But as Ron Moore pointed out to us when we interviewed him, the producers also had to be careful not to cater to fans too much and not to give in completely to their own fannish instincts. Had they done so they would have been writing fan fiction and not a television show aimed at millions of viewers.

Indeed, Stephen Moffat has been criticized for too much fan service in the most recent series of Sherlock, so it can negatively impact a show’s reception and perhaps exclude new viewers. We don’t think this happened with Star Trek, but it did become increasingly difficult for new viewers to enter such a complex universe.

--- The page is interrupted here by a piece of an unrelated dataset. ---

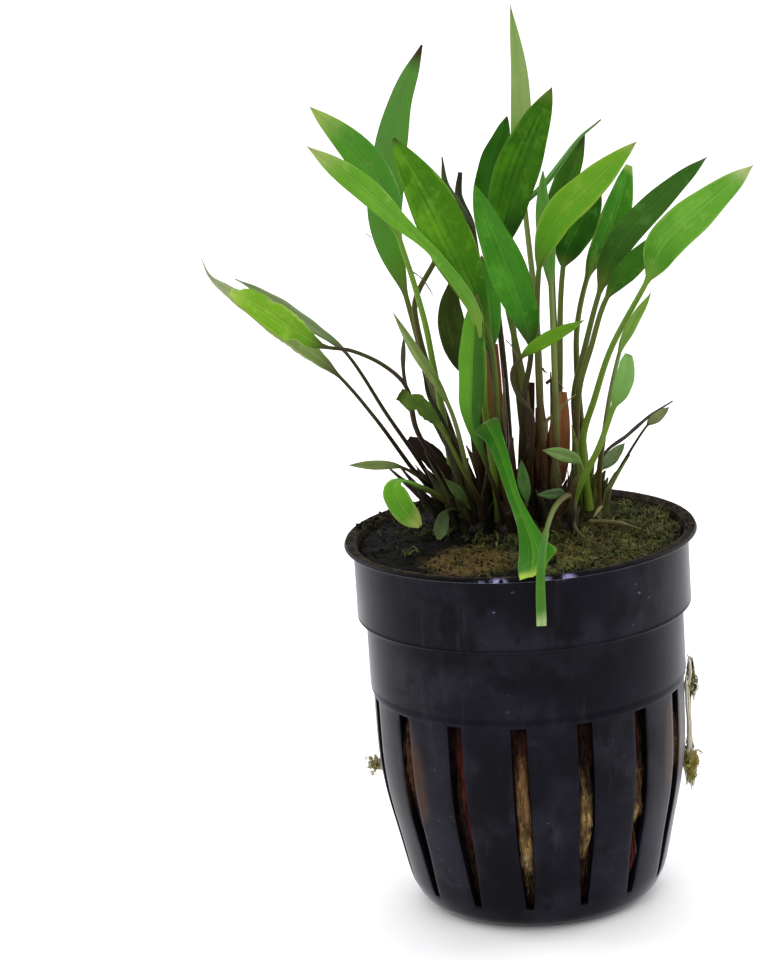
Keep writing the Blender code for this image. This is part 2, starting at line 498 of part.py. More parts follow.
def leaf_solid(leaf):
    """Four points a ring: two edges, the midrib above and the midrib below."""
    rings = leaf_rings(leaf)
    shape = bmesh.new()
    loops = []
    for (place, way, half, thick, folded), face in zip(rings, facing(rings, leaf.turn)):
        side = way.cross(face)
        fold = math.radians(leaf.fold) * folded
        out, lift = side * half * math.cos(fold), face * half * math.sin(fold)
        rib = face * thick / 2
        if half <= 0:
            loops.append([shape.verts.new(place)])
        else:
            loops.append([shape.verts.new(place + step) for step in (lift - out, rib, lift + out, -rib)])
    for loop, following in zip(loops, loops[1:]):
        for index in range(4):
            after = (index + 1) % 4
            if len(following) == 1:
                shape.faces.new((loop[index], loop[after], following[0]))
            else:
                shape.faces.new((loop[index], loop[after], following[after], following[index]))
    shape.faces.new(reversed(loops[0]))
    if len(loops[-1]) == 4:
        shape.faces.new(loops[-1])
    return shape


def make_leaves():
    looks = {
        "leaf": material("leaf_green", (0.07, 0.22, 0.02), 0.45),
        "stalk": material("stalk_green", (0.09, 0.16, 0.03), 0.5),
        "sheath": material("sheath_brown", (0.12, 0.05, 0.02), 0.6),
    }
    for leaf in LEAVES:
        kind = leaf.name.split("_")[0]
        add_object(leaf.name, leaf_solid(leaf), looks[kind])


def main():
    remove_everything()
    make_pot()
    make_wool()
    make_crowns()
    make_leaves()


main()
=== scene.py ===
# %% [markdown]
# A young aquarium plant in the black slotted pot that it is sold in: a clump of lance-shaped leaves on thin
# stalks, growing out of damp brown wool with moss and soil on top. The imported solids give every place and
# size. This file dresses them: each solid is replaced by a finer mesh in the same place, with a material
# built from nodes. The pot's axis is Z, its underside is at 0, and the plant's good side faces -Y.

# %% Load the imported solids
import math
import random
from collections import namedtuple

import bmesh
import bpy
from mathutils import Matrix, Vector, noise
from mathutils.geometry import interpolate_bezier


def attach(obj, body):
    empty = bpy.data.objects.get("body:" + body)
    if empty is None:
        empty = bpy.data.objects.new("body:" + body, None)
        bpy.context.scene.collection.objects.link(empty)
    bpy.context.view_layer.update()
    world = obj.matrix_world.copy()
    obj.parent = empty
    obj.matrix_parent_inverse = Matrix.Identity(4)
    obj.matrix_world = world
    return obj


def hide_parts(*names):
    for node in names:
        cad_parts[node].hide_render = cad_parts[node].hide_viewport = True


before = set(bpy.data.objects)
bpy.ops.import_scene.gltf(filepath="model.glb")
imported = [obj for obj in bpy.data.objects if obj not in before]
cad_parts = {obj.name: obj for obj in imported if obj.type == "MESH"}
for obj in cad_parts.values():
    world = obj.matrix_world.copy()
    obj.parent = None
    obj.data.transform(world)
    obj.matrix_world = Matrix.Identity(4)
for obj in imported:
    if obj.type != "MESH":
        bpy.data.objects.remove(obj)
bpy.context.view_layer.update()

MM = 0.001

# %% [markdown]
# Colours are easiest to read as the 0 to 255 values of a paint program, but shaders work with linear light.
# One small function turns the first into the second, so that every colour below can be written the plain way.


# %% Colours
def srgb(red, green, blue):
    """A colour of 0 to 255 values as the linear colour that a shader reads."""
    shares = [value / 255 for value in (red, green, blue)]
    linear = [share / 12.92 if share <= 0.04045 else ((share + 0.055) / 1.055) ** 2.4 for share in shares]
    return (*linear, 1.0)


# %% [markdown]
# Shader trees and Geometry Nodes trees are both made of nodes, values and links. A wire is a node's output,
# wrapped so that plus, minus, times and divide add the Math nodes that do the sum. A tree then reads like
# the formula that it works out. A node's inputs are fed by place or by name, each with a value, which becomes
# the input's default, or with a wire, which is linked to it.


# %% Wires and nodes
class Wire:
    """A node's output, which can be added, subtracted, multiplied and divided like a number."""

    def __init__(self, socket):
        self.socket = socket
        self.tree = socket.id_data

    def __add__(self, other):
        return calc("ADD", self, other)

    def __sub__(self, other):
        return calc("SUBTRACT", self, other)

    def __mul__(self, other):
        return calc("MULTIPLY", self, other)

    def __truediv__(self, other):
        return calc("DIVIDE", self, other)


def feed(node, inputs):
    """Feed a node's inputs, each with a value or a wire."""
    for key, value in inputs.items() if isinstance(inputs, dict) else enumerate(inputs):
        if isinstance(value, Wire):
            node.id_data.links.new(value.socket, node.inputs[key])
        elif value is not None:
            node.inputs[key].default_value = value


def new_node(tree, kind, inputs=(), **settings):
    """Add a node, set what it is, and feed it."""
    node = tree.nodes.new(kind)
    for name, value in settings.items():
        setattr(node, name, value)
    feed(node, inputs)
    return node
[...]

Enterprise was meant to reboot the franchise by being less connected to the complicated backstory, but ironically, it became the most self-referential of all the series. The successful Star Trek reboot, the one that did attract new viewers, took place in cinema not on television and without the involvement of anyone who had made the television series. By contrast Doctor Who has successfully rebooted on television both honouring the backstory and managing to draw in new viewers. But maybe that’s because it did so precisely by drawing on new voices like Russell T Davies and Steven Moffat. You didn’t ask us about Doctor Who, but one of the reasons that there is always more to say about Star Trek is that as a case study it raises issues that are ongoing in terms of current productions.

Stability also had an upside with regard to the production process, one that we document in the book using interviews with many of the practitioners working on the show. As they constantly told us, the Star Trek production team was a ‘family’ that had worked together so long that they communicated by way of a creative shorthand. This both facilitated the smoothness of the production process and undoubtedly led to some very good episodes.

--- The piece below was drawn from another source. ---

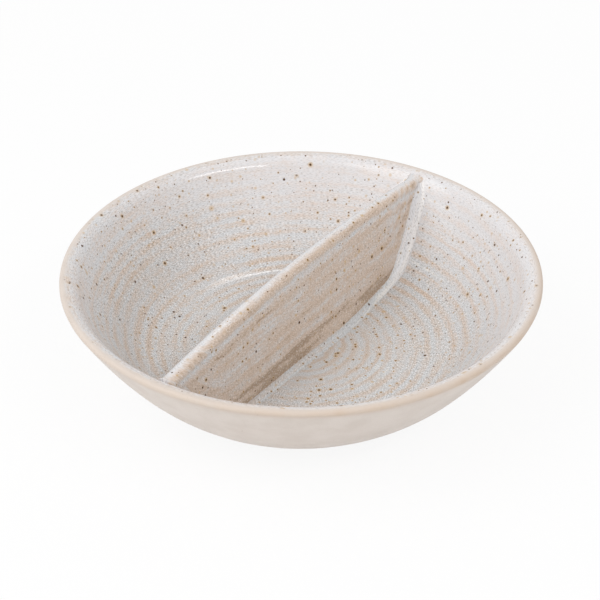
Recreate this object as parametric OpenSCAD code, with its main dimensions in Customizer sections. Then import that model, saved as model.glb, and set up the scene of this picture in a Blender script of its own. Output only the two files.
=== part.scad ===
// Divided serving bowl: a round stoneware bowl with a tapered wall across its middle.
// The origin is the middle of the foot, on the table. The dividing wall runs along Y.

/* [Bowl] */
// Radius over the glaze at the lip
bowl_r = 90; // [80:1:110]
// Height over the glaze at the lip
bowl_h = 46.2; // [43:0.1:56]
// Thickness of the clay wall
wall_t = 4.4; // [4:0.1:6]
// Lean of the wall at the lip, in degrees from upright
lip_lean = 30; // [24:1:36]
// Length of the nearly straight stretch of wall under the lip
lip_reach = 17; // [14:0.5:23]
// Radius of the clay on the lip's outer side
lip_out = 1; // [0.8:0.1:2]
// How far the outer glaze runs inwards from the lip's top, in degrees
lip_wrap = 27; // [15:1:30]

/* [Belly and foot] */
// Slope of the underside where it leaves the foot, in degrees
belly_rise = 15; // [10:1:22]
// Length of the shallow stretch of wall beside the foot
belly_reach = 15; // [10:0.5:19]
// Radius of the clay where the belly starts, above the foot ring
foot_r = 51; // [46:0.5:58]
// Height of the foot ring
foot_h = 3.4; // [2.5:0.1:4.5]
// Width of the foot ring
foot_w = 6; // [4:0.5:9]
// How far the foot ring stands in from the glaze line
foot_step = 0.7; // [0.5:0.1:1.5]
// Width of the worn edges on the foot ring
foot_edge = 0.8; // [0.4:0.1:1.5]

/* [Floor] */
// Thickness of the clay floor at its middle
floor_t = 6.2; // [5.5:0.1:9]
// Rise of the floor from its middle to above the foot
floor_dish = 1.2; // [0.2:0.1:2.5]
// Height over which the floor turns softly into the wall
corner_soft = 4; // [2:0.5:6]

/* [Throwing ridges] */
// Distance from one ridge to the next
ridge_pitch = 4.8; // [3.5:0.1:7]
// Height of a ridge in the clay
ridge_h = 0.5; // [0.2:0.05:0.6]
// Distance of the ridge in the corner outwards from where the belly starts
ridge_corner = 7.7; // [6:0.1:10]

/* [Dividing wall] */
// Thickness of the clay along the top
divider_top_t = 4.2; // [3:0.1:6]
// Thickness of the clay at the floor
divider_foot_t = 12; // [8:0.2:16]
// Drop of the dividing wall's ends below the lip
end_drop = 1.2; // [1:0.1:5]
// Height of each end that is pressed against the bowl
end_seat = 1.2; // [1:0.1:3]
// How far the top of each end stands out past its foot
end_lean = 0.6; // [0.2:0.1:0.7]
// Rise of the top from its ends to its middle
crown = 2.8; // [0:0.1:5]
// Sideways sag of the top at its middle, towards the left compartment
bow = 2.3; // [0:0.1:3]

/* [Seam beads] */
// Width of the clay bead pressed into each seam
bead_w = 3.6; // [2.5:0.1:5]

/* [Glaze] */
// Thickness of the glaze coats
glaze_t = 0.4; // [0.3:0.05:0.5]

/* [Hidden] */

// Roundness of the turned pieces
$fn = 120;
// Steps along the outer wall, the lip, the inside and the dividing wall
outer_steps = 24;
lip_steps = 12;
inner_steps = 150;
divider_steps = 36;
side_steps = 5;
top_steps = 9;
bead_steps = 6;

// How much of the wall's height counts towards the ridge spacing
climb_share = 0.36;
// How much of a ridge still shows through the glaze
follow_share = 0.5;
// Limits, in shares of the dividing wall's height at a place, of its rounded top and its beads
round_share = 0.5;
bead_share = 0.5;

// Small step for measuring the slope of the inside
probe = 0.1;
// Extra length of cutting shapes past the faces that they cut
overrun = 1;

clay_colour = [0.72, 0.62, 0.5];
inside_colour = [0.83, 0.81, 0.78];
outside_colour = [0.84, 0.78, 0.72];
bead_colour = [0.8, 0.8, 0.8];

function unit(v) = v / norm(v);
function left_of(v) = [-v[1], v[0]];
function mix(a, b, t) = a + (b - a) * t;
function reversed(list) = [for (i = [len(list) - 1:-1:0]) list[i]];
function bezier(p, t) =
    p[0] * pow(1 - t, 3) + p[1] * 3 * t * pow(1 - t, 2) + p[2] * 3 * t * t * (1 - t) + p[3] * pow(t, 3);
function bezier_way(p, t) =
    (p[1] - p[0]) * pow(1 - t, 2) + (p[2] - p[1]) * 2 * t * (1 - t) + (p[3] - p[2]) * t * t;
// The larger of two heights, rounded over where they cross
function soft_max(a, b, soft) =
    let (t = min(1, max(0, 1 / 2 + (b - a) / (2 * soft)))) mix(a, b, t) + soft * t * (1 - t);

// The lip is rounded tightly on its outer side, and slowly on its inner side to suit the wall
lip_top = [bowl_r - glaze_t - lip_out, bowl_h - glaze_t];
lip_in = (wall_t - lip_out * (1 + sin(lip_lean))) / (1 - sin(lip_lean));
function lip_at(a, out) =
    let (radius = a < 90 ? lip_out : lip_in) lip_top - [0, radius] + (radius + out) * [cos(a), sin(a)];
function lip_curve(out) =
    [for (i = [1:lip_steps]) lip_at(mix(-lip_lean, 90 + lip_wrap, i / lip_steps), out)];

// The clay's outer side is one smooth curve from the foot to the lip
belly_way = [cos(belly_rise), sin(belly_rise)];
lip_way = [sin(lip_lean), cos(lip_lean)];
belly_start = [foot_r, foot_h];
lip_start = lip_at(-lip_lean, 0);
wall_path = [
    belly_start,
    belly_start + belly_reach * belly_way,
    lip_start - lip_reach * lip_way,
    lip_start
];

// A place on the wall, moved inwards by a depth
function wall_at(t, depth) = bezier(wall_path, t) + depth * left_of(unit(bezier_way(wall_path, t)));
function outer_curve(out) = [for (i = [0:outer_steps]) wall_at(i / outer_steps, -out)];

// Its inner side runs beside it, and then over the lip
inner_start = belly_start + wall_t * left_of(belly_way);
inner_end = lip_at(180 - lip_lean, 0);
inner_path = [
    inner_start,
    inner_start + belly_reach * belly_way,
    inner_end - (lip_reach - (lip_in - lip_out) * cos(lip_lean)) * lip_way,
    inner_end
];
inner_wall = concat(
    [for (i = [0:outer_steps]) bezier(inner_path, i / outer_steps)],
    [for (i = [1:lip_steps]) lip_at(mix(180 - lip_lean, 90, i / lip_steps), 0)]
);
inner_wall_flipped = [for (p = inner_wall) [p[1], p[0]]];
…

But that ‘family’ depended on having people at the top who were good managers. Michael Piller, now sadly deceased, joined TNG in its third season, after two seasons of upheaval, turmoil and some pretty bad episodes. He drew together the current writing staff and brought in new voices. But Brannon Braga seemed to be unable to do the same thing for Enterprise, one of the factors that we speculate could have contributed to its failure.

Reflecting in retrospect on the book, we perhaps should have made more of the downside. The producers told us that one of the problems with the failed Enterprise was that they couldn’t find writers who knew how to write Star Trek. But maybe what they meant was that they couldn’t find writers who knew how to write the long-established version of Star Trek that they themselves had helped to form.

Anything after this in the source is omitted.